We need to treat low-quality Election-related content the same way we treat all low-quality content. We need to downvote it, and we need to be much more serious about that then we have been lately.
1. Downvote the crap
Take this question for example. That is straight up not a serious question.
5 people voted to close this question, but there is only one downvote, and that was from me. I don't always down vote questions I vote to close, but this did not look like a question that was asked in good faith, and if that is the conclusion that the other 5 people came to, then they should have downvoted it.
2. Don't upvote the noise
I am constantly amazed by how many upvotes I see on off-topic and un-authoritative answers. Usually these are answers that might resonate with people, and often these are well-written, long, and well-formatted answers.

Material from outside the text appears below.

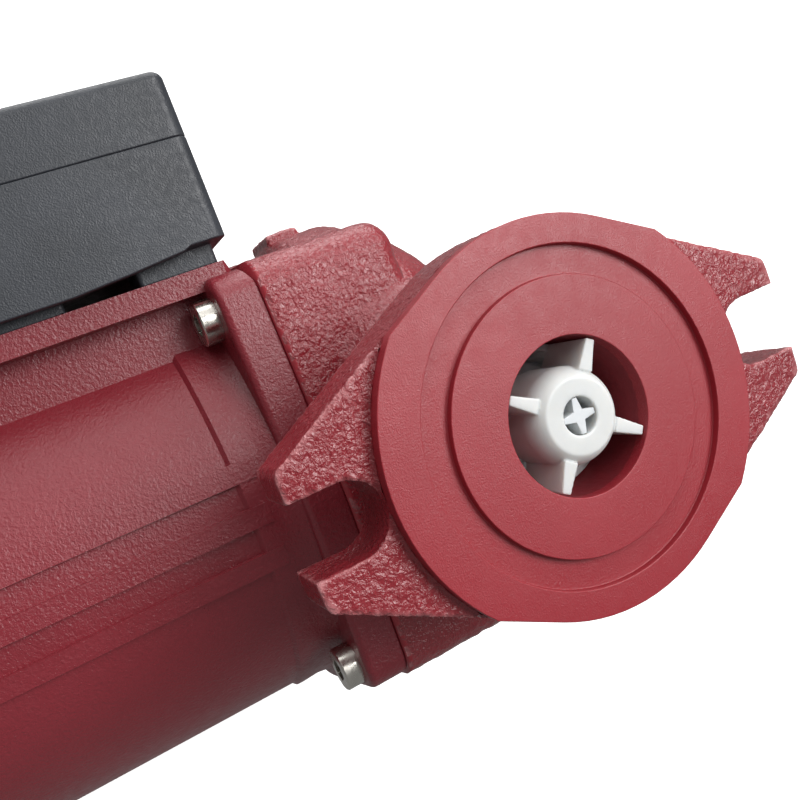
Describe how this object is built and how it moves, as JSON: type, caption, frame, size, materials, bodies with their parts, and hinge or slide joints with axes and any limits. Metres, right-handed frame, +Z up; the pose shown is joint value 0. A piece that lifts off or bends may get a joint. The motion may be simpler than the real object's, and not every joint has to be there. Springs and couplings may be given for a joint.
{
  "type": "circulator pump",
  "caption": "Wet-rotor circulator pump with in-line pipe flanges, a check valve in the discharge port, a round motor housing and a side terminal box with a speed knob.",
  "frame": {"origin": "centre of the suction flange's face, on the pipe axis", "axes": "+Z up the pipe axis from the suction port to the discharge port; -Y along the shaft from the pump to the motor's end; -X towards the terminal box"},
  "size_m": [0.1409, 0.1778, 0.165],
  "materials": {
    "red_cast_iron": "gloss enamel over rough cast iron",
    "red_die_cast": "fine orange-peel powder coat over a die casting",
    "black_plastic": "fine leather grain",
    "grey_plastic": "moulded, satin",
    "gland_plastic": "moulded nylon",
    "white_plastic": "moulded acetal, satin",
    "pale_plastic": "moulded acetal, satin",
    "impeller_plastic": "glass-filled moulding",
    "stainless_steel": "drawn or turned, plain",
    "plated_steel": "nickel plated",
    "brass": "nickel-free turned brass",
    "aluminium": "plain satin sheet",
    "end_ring_aluminium": "cast",
    "ceramic": "ground alumina ceramic",
    "carbon": "resin-bonded carbon",
    "lamination_steel": "stacked sheet",
    "copper_wire": "enamelled copper wire",
    "black_rubber": "moulded",
    "lead_insulation": "extruded",
    "terminal_plastic": "moulded",
    "switch_plastic": "moulded",
    "capacitor_case": "moulded case"
  },
  "bodies": {
    "root": {"pump_housing": "red_cast_iron", "motor_housing": "red_die_cast", "terminal_box_base": "black_plastic", "terminal_box_lid": "black_plastic", "cable_gland_body": "gland_plastic", "cable_gland_nut": "gland_plastic", "cable_gland_locknut": "gland_plastic", "check_valve_cage": "white_plastic", "check_valve_seat": "pale_plastic", "wear_ring": "stainless_steel", "bearing_plate": "stainless_steel", "rotor_can": "stainless_steel", "check_valve_spring": "stainless_steel", "housing_screws": "plated_steel", "box_screws": "plated_steel", "lid_screws": "plated_steel", "ground_screw": "plated_steel", "terminal_screws": "plated_steel", "nameplate": "aluminium", "front_bearing": "ceramic", "rear_bearing": "ceramic", "stator_core": "lamination_steel", "stator_windings": "copper_wire", "can_seal": "black_rubber", "check_valve_o_ring": "black_rubber", "box_gasket": "black_rubber", "cable_gland_seal": "black_rubber", "housing_gasket": "black_rubber", "motor_leads": "lead_insulation", "terminal_block": "terminal_plastic", "speed_switch": "switch_plastic", "capacitor": "capacitor_case"},
    "rotor": {"shaft": "ceramic", "rotor_core": "lamination_steel", "rotor_end_rings": "end_ring_aluminium", "rotor_sleeve": "stainless_steel", "thrust_bearing": "carbon", "thrust_bearing_holder": "stainless_steel", "impeller": "impeller_plastic", "impeller_cover": "impeller_plastic", "impeller_nut": "stainless_steel"},
    "poppet": {"check_valve_poppet": "pale_plastic", "poppet_seal": "black_rubber"},
    "knob": {"speed_knob": "grey_plastic"},
    "vent_ring": {"vent_plug_o_ring": "black_rubber"},
    "vent_plug": {"vent_plug": "brass"}
  },
  "joints": [
    {"name": "rotor_spin", "type": "hinge", "parent": "root", "child": "rotor", "pos_m": [0, 0, 0.0825], "axis": [0, -1, 0], "continuous": true},
    {"name": "poppet_lift", "type": "slide", "parent": "root", "child": "poppet", "axis": [0, 0, 1], "range_m": [0, 0.0045], "stiffness_N_per_m": 50, "springref_m": -0.008, "deforming": ["check_valve_spring"]},
    {"name": "speed_knob_turn", "type": "hinge", "parent": "root", "child": "knob", "pos_m": [-0.0807, -0.098, 0.0825], "axis": [-1, 0, 0], "range_deg": [-60, 60]},
    {"name": "vent_ring_travel", "type": "slide", "parent": "root", "child": "vent_ring", "axis": [0, -1, 0], "range_m": [0, 0.0045]},
    {"name": "vent_plug_turn", "type": "hinge", "parent": "vent_ring", "child": "vent_plug", "pos_m": [0, -0.126, 0.0825], "axis": [0, -1, 0], "range_deg": [0, 1080]}
  ],
  "couplings": [
    {"joint": "vent_plug_turn", "follows": "vent_ring_travel", "rad_per_m": 4188.8}
  ]
}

Often these answers will have a small part that kinda-sorta qualifies as an answer, and then a much longer part that goes off on a tangent that is out of scope.
Even if these answers are well-written and well-though out, if they're not focused and on-topic then they're more noise than signal, and you shouldn't encourage that.
The next time you think to yourself "this answer makes some good points", Stop, and ask yourself:
- Is it focused?
- Is it On topic?
- Is it Authoritative?
- Are it's references Authoritative?
Remember, We're Q&A, not a discussion forum. Even a post that is well written and well thought out can be out of place as an answer.
3. When you downvote, politely explain why you downvoted.
Let people know what you want to discourage. When you downvote a post, let them know why. If you've downvoted a well-written post like the example in point 2, the author might not understand why you downvoted. You need to explain it to them, so they know what we're trying to discourage.